On 10/22/2013 8:09 AM, Raheel Hasan wrote:
This sounds like trouble.

I have used Solr in my script (php) such that I curl it for query (using
"solr/automata/select?q="). If I make it completely off-public, how will my
own site access it?

Is there any parameter to prevent access by "REMOTE_ADDR"?

The basic design intent with Solr is this:

1) A set of servers that handle your website or other applicationthat uses Solr.
2) A set of servers that handle Solr.
3) A firewall that allows only relevant traffic from the end users (or the internet) to reach the webservers on appropriate ports. Only trusted administrators can reach the Solr servers. If the websites and Solr are not on the same network, the firewalling should allow the website servers to talk freely to Solr on Solr's port.

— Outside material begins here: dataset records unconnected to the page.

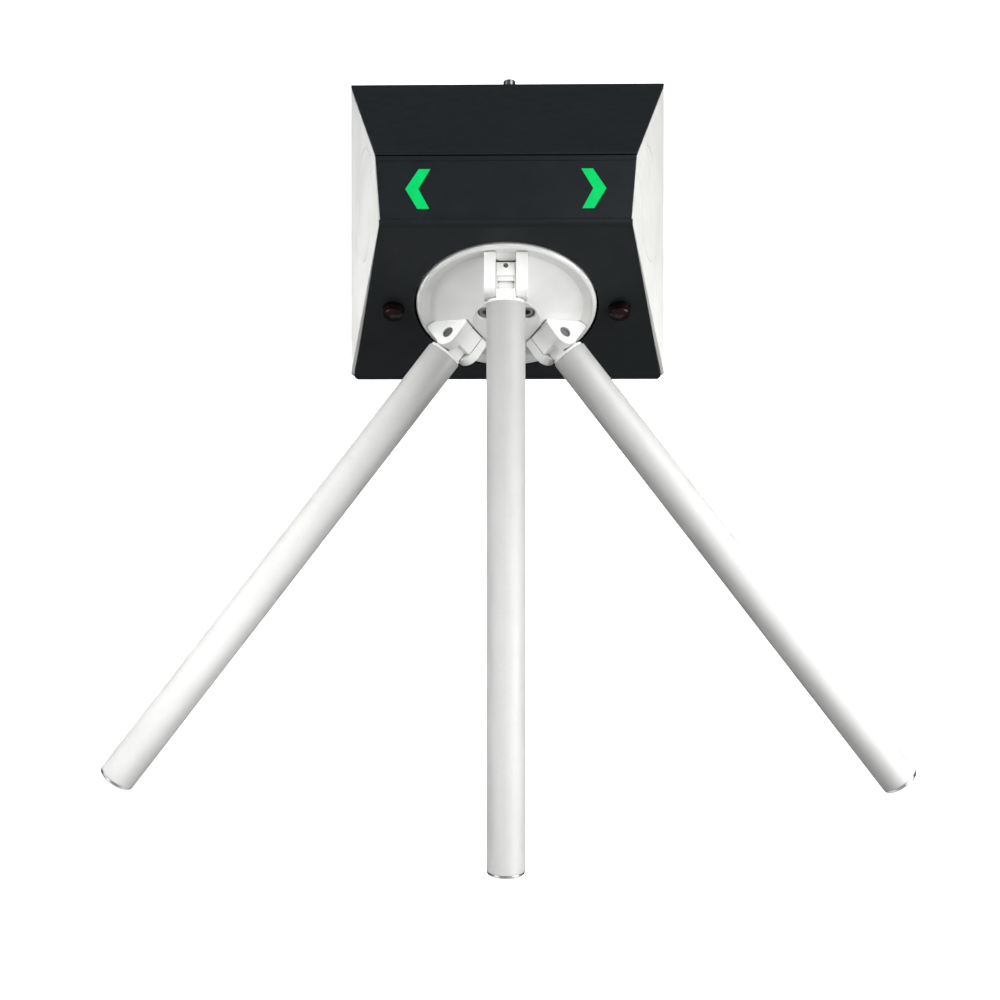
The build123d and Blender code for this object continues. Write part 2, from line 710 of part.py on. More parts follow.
with BuildPart() as housing_screws:
    with BuildSketch(level(PLATE_TOP + PLATE_THICK + 7)):
        with PolarLocations(37, 6, start_angle=30):
            Circle(4.2)
    extrude(amount=-5)
    with BuildSketch(level(PLATE_TOP + PLATE_THICK + 7)):
        with PolarLocations(37, 6, start_angle=30):
            Circle(2.5)
    extrude(amount=11.5)
    with BuildSketch(level(PLATE_TOP + PLATE_THICK + 12)):
        with PolarLocations(37, 6, start_angle=30):
            RegularPolygon(2.2, 6)
    extrude(amount=3, mode=Mode.SUBTRACT)
finish(housing_screws, "housing_screws")

# =====================================================================================
# Rotor
# =====================================================================================
HUB_SCREW_CIRCLE = 20.2
HUB_SCREW_START = 30.0  # angle of the first of three screws
HUB_SCREWS = 3
COUNTERBORE = 7.2
COUNTERBORE_DEPTH = 8.5
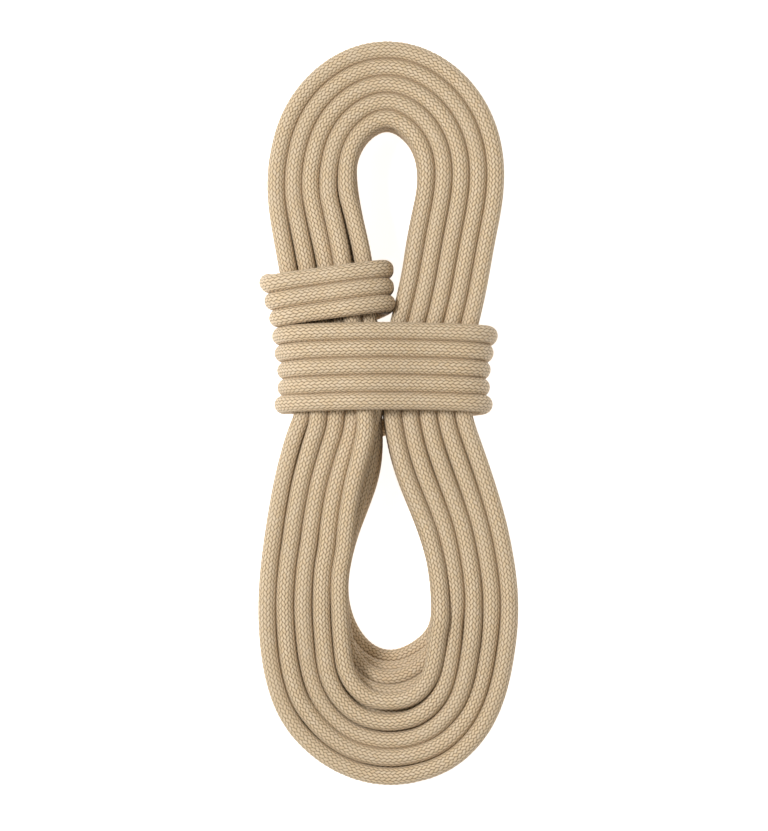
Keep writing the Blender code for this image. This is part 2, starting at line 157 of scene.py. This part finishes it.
def along(line):
    """Distance from the start of a line to each of its points."""
    return np.concatenate([[0], np.cumsum(np.linalg.norm(np.diff(line, axis=0), axis=1))])


def resample(line, at, distance=None):
    distance = along(line) if distance is None else distance
    return np.column_stack([np.interp(at, distance, c) for c in line.T])


def outline():
    rows = [(xi * w[0], yi * w[2], xo * w[1], yo * w[2]) for w, xi, yi, xo, yo in BUNDLE]
    fine = spline_points(rows, True, 30)
    fine = np.vstack([fine, fine[:1]])
    middle = along(0.5 * (fine[:, :2] + fine[:, 2:]))
    edge = resample(fine, np.linspace(0, middle[-1], SLICES, endpoint=False), middle)
    for _ in range(3):
        edge = 0.5 * edge + 0.25 * (np.roll(edge, 1, 0) + np.roll(edge, -1, 0))
    inner, outer = edge[:, :2], edge[:, 2:]
    width = np.linalg.norm(outer - inner, axis=1)
    across = (outer - inner) / width[:, None]
    # Widths count square to the rope, where a slice cuts it at a slant.
    heading = np.roll(inner + outer, -1, 0) - np.roll(inner + outer, 1, 0)
    heading /= np.linalg.norm(heading, axis=1)[:, None]
    square = np.abs(across[:, 0] * heading[:, 1] - across[:, 1] * heading[:, 0])
    across, width = across / square[:, None], width * square
    # Five strands side by side always have room.
    short = np.clip(5.05 * STEP - width, 0, None)
    return inner - across * (0.6 * short)[:, None], across, width + short, middle[-1]


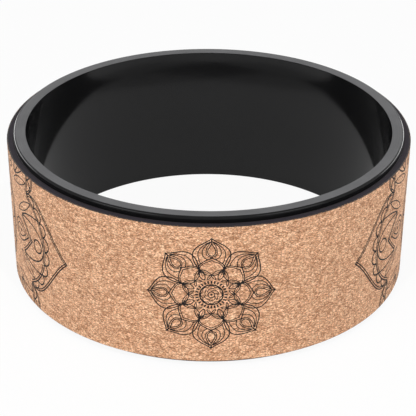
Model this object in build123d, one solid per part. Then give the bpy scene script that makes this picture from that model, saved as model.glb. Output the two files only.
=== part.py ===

This means that you can't have purely javascript-driven search boxes, unless the javascript sends the search request to code on the webserver which cleans it ip and constructs a Solr query from it.

Side issue: There are PHP packages for talking to Solr in an object-oriented way, rather than using crafting the URLs yourself and using curl. Here's some examples:

http://pecl.php.net/package/solr
http://www.solarium-project.org/

I don't write PHP code myself, but it is usually a lot easier to deal with a Solr API than making URLs yourself and parsing the responses.